Required work: All entries must be extracted exactly, with nothing added or dropped.

Provided information:
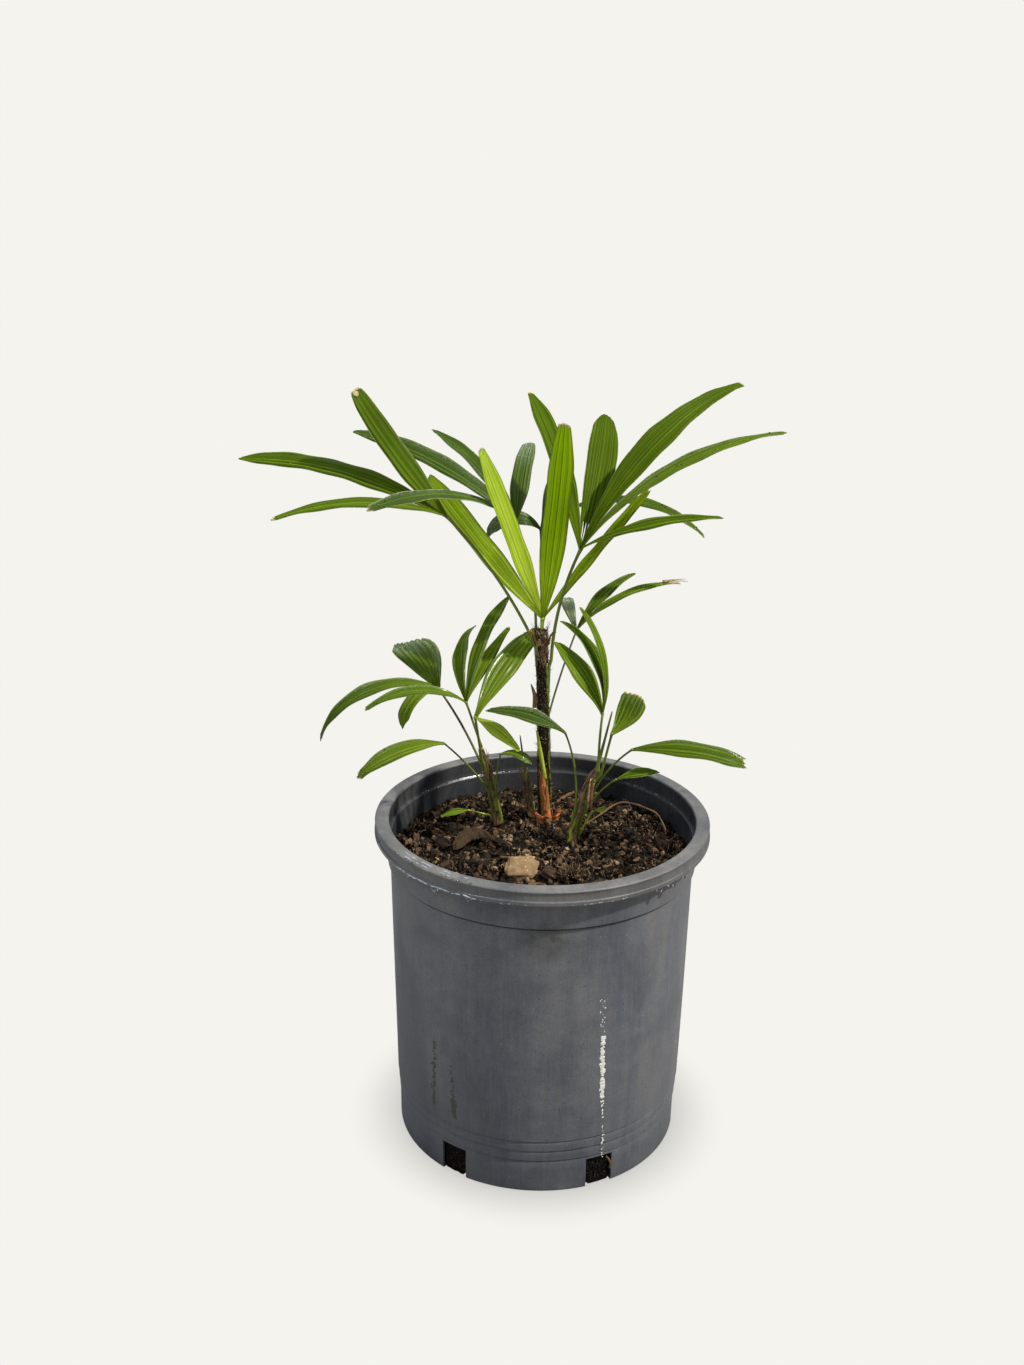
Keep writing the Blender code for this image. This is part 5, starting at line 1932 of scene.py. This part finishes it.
def make_floor():
    """A pale floor that the camera sees glowing in the backdrop's colour, with a contact shadow painted
    close under the pot.
    """
    mesh = bpy.data.meshes.new("floor")
    corners = [(x * FLOOR_REACH, y * FLOOR_REACH, 0) for x, y in ((-1, -1), (1, -1), (1, 1), (-1, 1))]
    mesh.from_pydata(corners, [], [(0, 1, 2, 3)])
    floor = placed("floor", mesh)
    made, tree, surface = new_finish("pale_floor")
    matt = {"Base Color": (0.22, 0.215, 0.2, 1), "Roughness": 1.0, "Specular IOR Level": 0.0}
    set_inputs(tree, surface, matt)
    # Painted contact shadow: occlusion through a normal tilted backwards darkens the glowing floor, most in
    # front of the pot
    tilted = {"Distance": 0.036, "Normal": (0.0, 0.62, 0.785)}
    near = add_node(tree, "AmbientOcclusion", tilted, samples=12).outputs["AO"]
    backdrop_with_painted_shadow = blended(tree, 1.0, BACKDROP, ranged(tree, near, 0.45, 0.97, 0.66, 1.0), way="MULTIPLY")
    seen = add_node(tree, "Emission", {"Color": backdrop_with_painted_shadow}).outputs[0]
    rays = add_node(tree, "LightPath").outputs["Is Camera Ray"]
    mix = add_node(tree, "MixShader", {0: rays, 1: surface.outputs[0], 2: seen})
    tree.links.new(mix.outputs[0], tree.nodes["Material Output"].inputs["Surface"])
    mesh.materials.append(made)


def make_sky():
    """Soft light from above and little from below; the camera sees the plain backdrop."""
    world = bpy.data.worlds.new("studio")
    bpy.context.scene.world = world
    world.use_nodes = True
    tree = world.node_tree
    tree.nodes.clear()
    where = add_node(tree, "TexCoord").outputs["Generated"]
    height = add_node(tree, "SeparateXYZ", {0: where}).outputs["Z"]
    low = blended(tree, ranged(tree, height, -0.1, 0.05), GROUND_LIGHT, HORIZON_LIGHT)
    high = blended(tree, ranged(tree, height, 0.05, 0.8), low, ZENITH_LIGHT)
    paths = add_node(tree, "LightPath").outputs
    strength = ranged(tree, paths["Is Glossy Ray"], 0, 1, SKY_STRENGTH, MIRRORED_SKY * SKY_STRENGTH)
    light = add_node(tree, "Background", {"Color": high, "Strength": strength}).outputs[0]
    seen = add_node(tree, "Background", {"Color": (*BACKDROP, 1), "Strength": 1.0}).outputs[0]
    mix = add_node(tree, "MixShader", {0: paths["Is Camera Ray"], 1: light, 2: seen})
    add_node(tree, "OutputWorld", {"Surface": mix.outputs[0]})


def make_lamps():
    """A sun from the right, a glow from behind for thin leaves, and a soft panel on the left."""
    for name, (azimuth, height, strength, softness, colour, mirrored) in SUNS.items():
        lamp = bpy.data.lights.new(name, "SUN")
        lamp.energy = strength
        lamp.angle = math.radians(softness)
        lamp.color = colour
        add_lamp(name, lamp, azimuth, height, 1.0).visible_glossy = mirrored
    panel = bpy.data.lights.new("left_panel", "AREA")
    panel.shape = "DISK"
    panel.size = 0.34
    panel.energy = 5.5
    panel.color = (0.93, 0.97, 1.0)
    add_lamp("left_panel", panel, -142, 46, 1.5)


def add_lamp(name, lamp, azimuth, height, away):
    """Places a lamp so that it points at the plant from a direction."""
    thing = placed(name, lamp)
    a, e = math.radians(azimuth), math.radians(height)
    towards = Vector((math.cos(e) * math.cos(a), math.cos(e) * math.sin(a), math.sin(e)))
    thing.location = Vector((0, 0, 0.2)) + towards * away
    thing.rotation_euler = towards.to_track_quat("Z", "Y").to_euler()
    return thing


def make_camera():
    """A camera at the photo's place."""
    scene = bpy.context.scene
    scene.view_settings.view_transform = "Standard"
    scene.view_settings.look = "None"
    camera = bpy.data.cameras.new("camera")
    camera.sensor_width = CAMERA_SENSOR
    camera.lens = CAMERA_LENS
    camera.clip_end = 200
    thing = placed("camera", camera)
    pitch, yaw, roll = np.radians(CAMERA_TURN)
    ahead = Vector((math.sin(yaw) * math.cos(pitch), math.cos(yaw) * math.cos(pitch), -math.sin(pitch)))
    right = Vector((math.cos(yaw), -math.sin(yaw), 0))
    up = right.cross(ahead)
    tilted_right = right * math.cos(roll) + up * math.sin(roll)
    tilted_up = up * math.cos(roll) - right * math.sin(roll)
    turn = Matrix((tilted_right, tilted_up, -ahead)).transposed()
    thing.matrix_world = Matrix.Translation(CAMERA_PLACE) @ turn.to_4x4()
    scene.camera = thing


make_effects()
FINISHES = make_finishes()
make_floor()
make_sky()
make_lamps()
make_camera()
make_pot()
make_pot_marks()
make_mix_body()
make_mix_crumbs()
make_mix_fibres()
make_litter()
for seed, stem in enumerate(STEMS):
    make_stem(stem, 100 + seed)
make_green_strips()
make_torn_sheaths()
make_trunk_fluff()
make_shoot_bracts()
dew_beds = []
for seed, leaf in enumerate(LEAVES):
    dew_beds += make_leaf(leaf, 200 + seed)
for spear in SPEARS:
    make_spear(spear)
make_tip_spot()
make_dew(dew_beds)
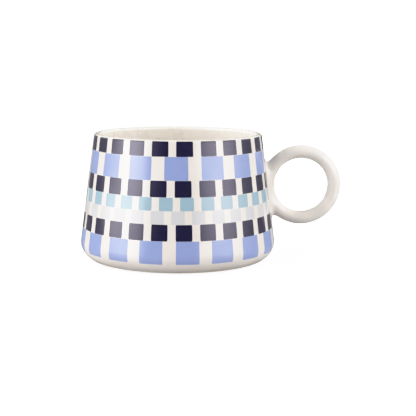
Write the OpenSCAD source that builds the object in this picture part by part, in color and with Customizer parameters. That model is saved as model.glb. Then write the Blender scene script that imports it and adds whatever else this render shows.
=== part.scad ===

Completed exercise:
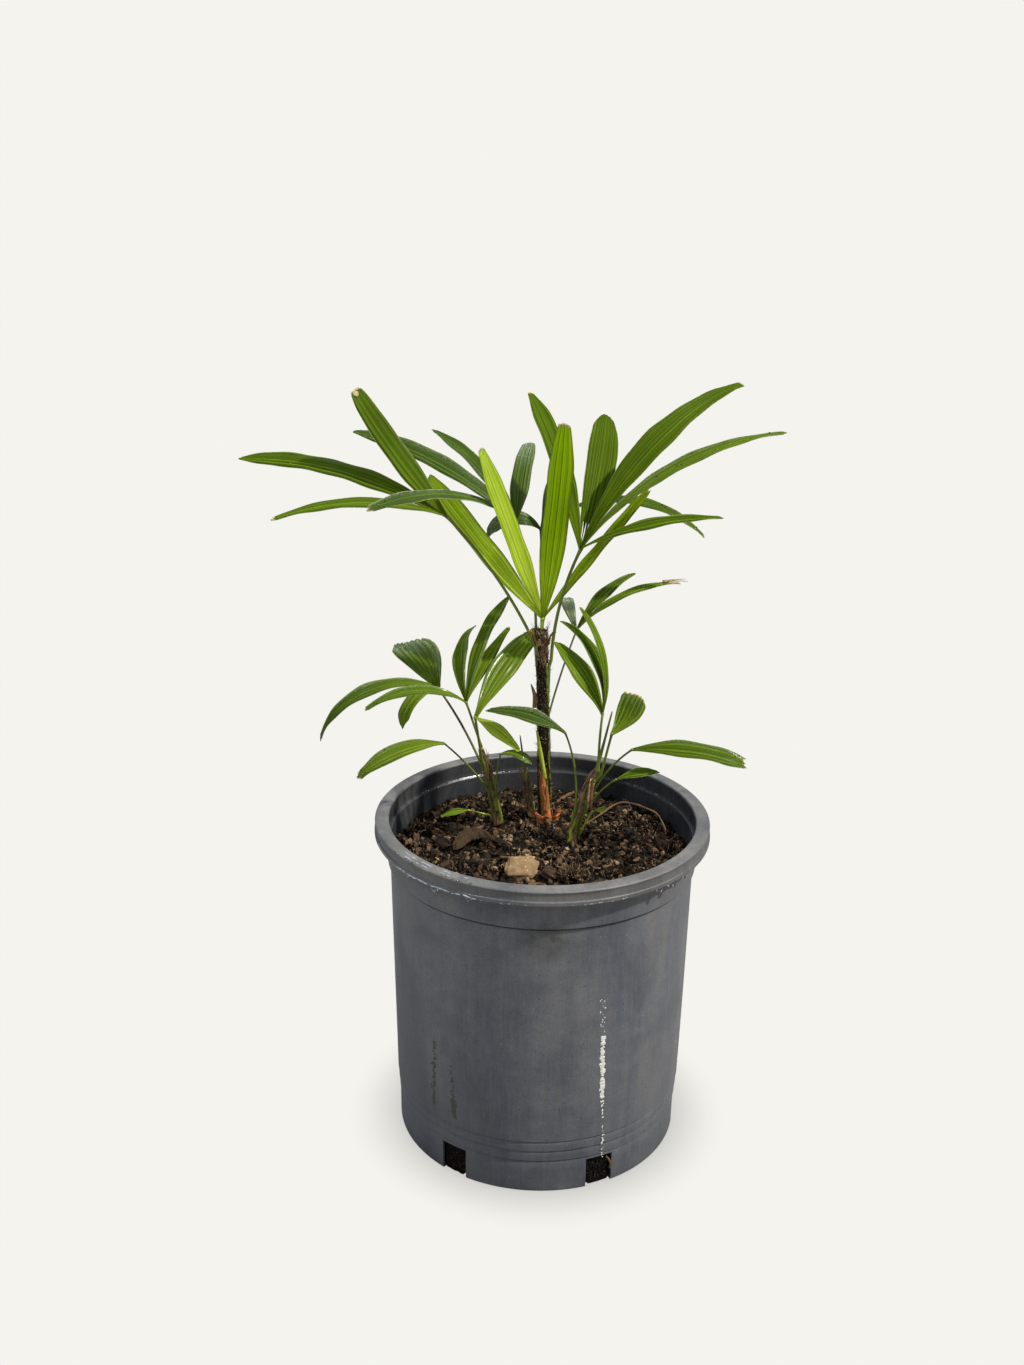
Keep writing the Blender code for this image. This is part 5, starting at line 1932 of scene.py. This part finishes it.
def make_floor():
    """A pale floor that the camera sees glowing in the backdrop's colour, with a contact shadow painted
    close under the pot.
    """
    mesh = bpy.data.meshes.new("floor")
    corners = [(x * FLOOR_REACH, y * FLOOR_REACH, 0) for x, y in ((-1, -1), (1, -1), (1, 1), (-1, 1))]
    mesh.from_pydata(corners, [], [(0, 1, 2, 3)])
    floor = placed("floor", mesh)
    made, tree, surface = new_finish("pale_floor")
    matt = {"Base Color": (0.22, 0.215, 0.2, 1), "Roughness": 1.0, "Specular IOR Level": 0.0}
    set_inputs(tree, surface, matt)
    # Painted contact shadow: occlusion through a normal tilted backwards darkens the glowing floor, most in
    # front of the pot
    tilted = {"Distance": 0.036, "Normal": (0.0, 0.62, 0.785)}
    near = add_node(tree, "AmbientOcclusion", tilted, samples=12).outputs["AO"]
    backdrop_with_painted_shadow = blended(tree, 1.0, BACKDROP, ranged(tree, near, 0.45, 0.97, 0.66, 1.0), way="MULTIPLY")
    seen = add_node(tree, "Emission", {"Color": backdrop_with_painted_shadow}).outputs[0]
    rays = add_node(tree, "LightPath").outputs["Is Camera Ray"]
    mix = add_node(tree, "MixShader", {0: rays, 1: surface.outputs[0], 2: seen})
    tree.links.new(mix.outputs[0], tree.nodes["Material Output"].inputs["Surface"])
    mesh.materials.append(made)


def make_sky():
    """Soft light from above and little from below; the camera sees the plain backdrop."""
    world = bpy.data.worlds.new("studio")
    bpy.context.scene.world = world
    world.use_nodes = True
    tree = world.node_tree
    tree.nodes.clear()
    where = add_node(tree, "TexCoord").outputs["Generated"]
    height = add_node(tree, "SeparateXYZ", {0: where}).outputs["Z"]
    low = blended(tree, ranged(tree, height, -0.1, 0.05), GROUND_LIGHT, HORIZON_LIGHT)
    high = blended(tree, ranged(tree, height, 0.05, 0.8), low, ZENITH_LIGHT)
    paths = add_node(tree, "LightPath").outputs
    strength = ranged(tree, paths["Is Glossy Ray"], 0, 1, SKY_STRENGTH, MIRRORED_SKY * SKY_STRENGTH)
    light = add_node(tree, "Background", {"Color": high, "Strength": strength}).outputs[0]
    seen = add_node(tree, "Background", {"Color": (*BACKDROP, 1), "Strength": 1.0}).outputs[0]
    mix = add_node(tree, "MixShader", {0: paths["Is Camera Ray"], 1: light, 2: seen})
    add_node(tree, "OutputWorld", {"Surface": mix.outputs[0]})


def make_lamps():
    """A sun from the right, a glow from behind for thin leaves, and a soft panel on the left."""
    for name, (azimuth, height, strength, softness, colour, mirrored) in SUNS.items():
        lamp = bpy.data.lights.new(name, "SUN")
        lamp.energy = strength
        lamp.angle = math.radians(softness)
        lamp.color = colour
        add_lamp(name, lamp, azimuth, height, 1.0).visible_glossy = mirrored
    panel = bpy.data.lights.new("left_panel", "AREA")
    panel.shape = "DISK"
    panel.size = 0.34
    panel.energy = 5.5
    panel.color = (0.93, 0.97, 1.0)
    add_lamp("left_panel", panel, -142, 46, 1.5)


def add_lamp(name, lamp, azimuth, height, away):
    """Places a lamp so that it points at the plant from a direction."""
    thing = placed(name, lamp)
    a, e = math.radians(azimuth), math.radians(height)
    towards = Vector((math.cos(e) * math.cos(a), math.cos(e) * math.sin(a), math.sin(e)))
    thing.location = Vector((0, 0, 0.2)) + towards * away
    thing.rotation_euler = towards.to_track_quat("Z", "Y").to_euler()
    return thing


def make_camera():
    """A camera at the photo's place."""
    scene = bpy.context.scene
    scene.view_settings.view_transform = "Standard"
    scene.view_settings.look = "None"
    camera = bpy.data.cameras.new("camera")
    camera.sensor_width = CAMERA_SENSOR
    camera.lens = CAMERA_LENS
    camera.clip_end = 200
    thing = placed("camera", camera)
    pitch, yaw, roll = np.radians(CAMERA_TURN)
    ahead = Vector((math.sin(yaw) * math.cos(pitch), math.cos(yaw) * math.cos(pitch), -math.sin(pitch)))
    right = Vector((math.cos(yaw), -math.sin(yaw), 0))
    up = right.cross(ahead)
    tilted_right = right * math.cos(roll) + up * math.sin(roll)
    tilted_up = up * math.cos(roll) - right * math.sin(roll)
    turn = Matrix((tilted_right, tilted_up, -ahead)).transposed()
    thing.matrix_world = Matrix.Translation(CAMERA_PLACE) @ turn.to_4x4()
    scene.camera = thing


make_effects()
FINISHES = make_finishes()
make_floor()
make_sky()
make_lamps()
make_camera()
make_pot()
make_pot_marks()
make_mix_body()
make_mix_crumbs()
make_mix_fibres()
make_litter()
for seed, stem in enumerate(STEMS):
    make_stem(stem, 100 + seed)
make_green_strips()
make_torn_sheaths()
make_trunk_fluff()
make_shoot_bracts()
dew_beds = []
for seed, leaf in enumerate(LEAVES):
    dew_beds += make_leaf(leaf, 200 + seed)
for spear in SPEARS:
    make_spear(spear)
make_tip_spot()
make_dew(dew_beds)
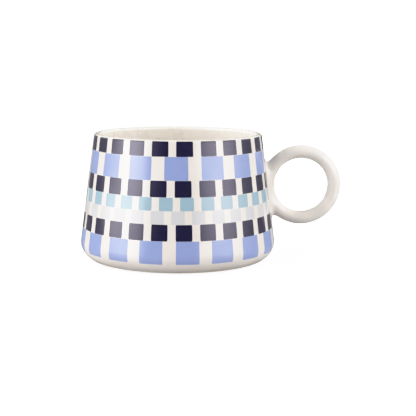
Write the OpenSCAD source that builds the object in this picture part by part, in color and with Customizer parameters. That model is saved as model.glb. Then write the Blender scene script that imports it and adds whatever else this render shows.
=== part.scad ===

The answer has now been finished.